>>>
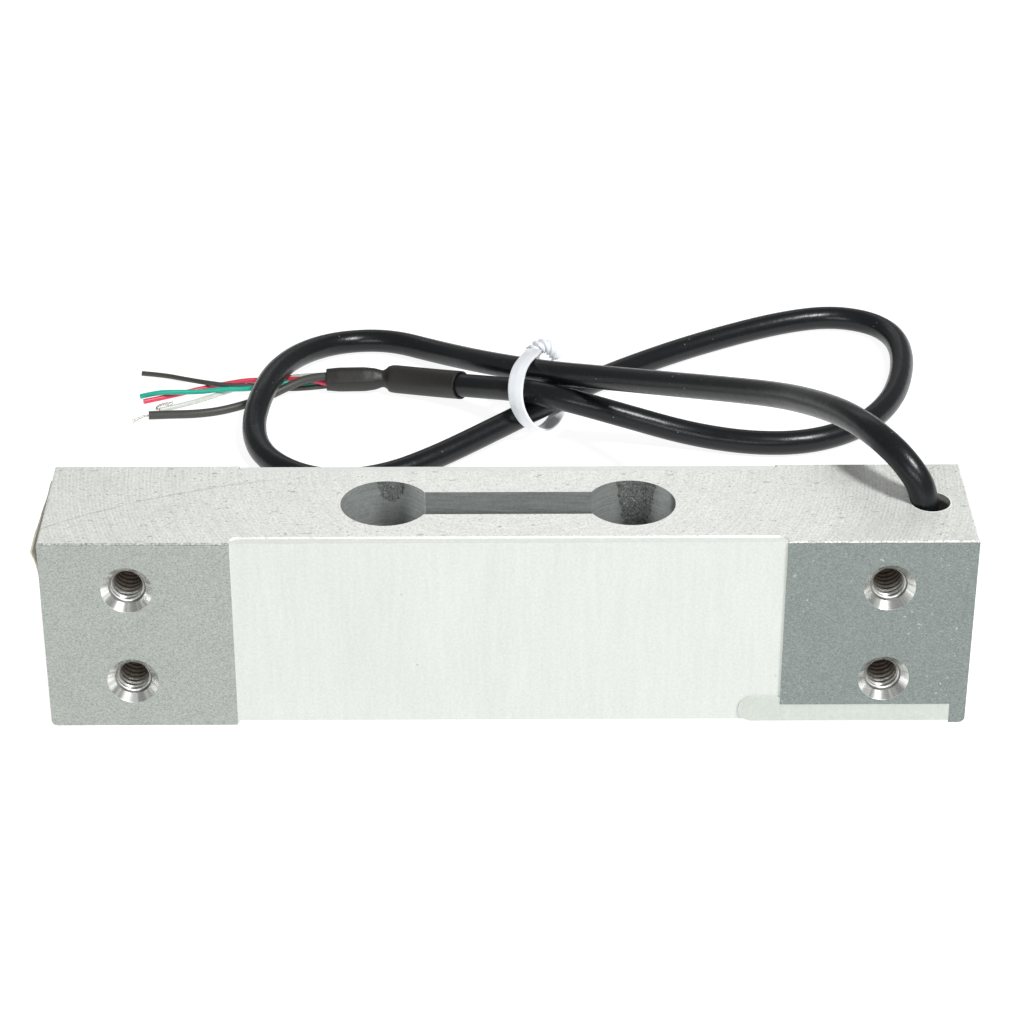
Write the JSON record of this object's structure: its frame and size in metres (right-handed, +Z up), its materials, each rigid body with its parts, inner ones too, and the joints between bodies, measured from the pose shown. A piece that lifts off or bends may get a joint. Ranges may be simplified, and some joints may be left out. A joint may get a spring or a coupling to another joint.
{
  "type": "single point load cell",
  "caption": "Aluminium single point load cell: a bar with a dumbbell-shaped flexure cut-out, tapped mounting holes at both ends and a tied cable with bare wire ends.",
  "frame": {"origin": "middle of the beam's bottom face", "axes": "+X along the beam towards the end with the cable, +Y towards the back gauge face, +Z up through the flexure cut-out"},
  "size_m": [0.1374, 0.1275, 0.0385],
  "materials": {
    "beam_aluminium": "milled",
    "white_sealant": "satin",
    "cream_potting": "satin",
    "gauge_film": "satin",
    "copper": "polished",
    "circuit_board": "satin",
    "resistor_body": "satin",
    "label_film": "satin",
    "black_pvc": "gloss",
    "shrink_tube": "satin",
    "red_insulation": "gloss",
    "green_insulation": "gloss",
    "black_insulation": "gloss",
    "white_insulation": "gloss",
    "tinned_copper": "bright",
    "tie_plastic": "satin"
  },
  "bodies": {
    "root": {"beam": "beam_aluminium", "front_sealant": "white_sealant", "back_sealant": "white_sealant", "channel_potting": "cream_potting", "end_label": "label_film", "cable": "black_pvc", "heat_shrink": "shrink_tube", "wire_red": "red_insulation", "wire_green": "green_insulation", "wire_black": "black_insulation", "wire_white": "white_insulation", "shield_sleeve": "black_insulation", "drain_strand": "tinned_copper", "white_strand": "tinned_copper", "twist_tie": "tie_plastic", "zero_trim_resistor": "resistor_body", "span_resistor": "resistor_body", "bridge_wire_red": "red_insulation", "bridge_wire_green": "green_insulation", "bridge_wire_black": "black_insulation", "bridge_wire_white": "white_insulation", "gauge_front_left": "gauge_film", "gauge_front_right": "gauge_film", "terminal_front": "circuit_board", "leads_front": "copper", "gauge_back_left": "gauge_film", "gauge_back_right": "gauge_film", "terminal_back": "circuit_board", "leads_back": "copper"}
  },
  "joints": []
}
<<<
### [GOAL OF THE EXERCISE]
Tally the lines in this data that hold the word "bodies" and state only the count.

### [CORRECT ANSWER]
2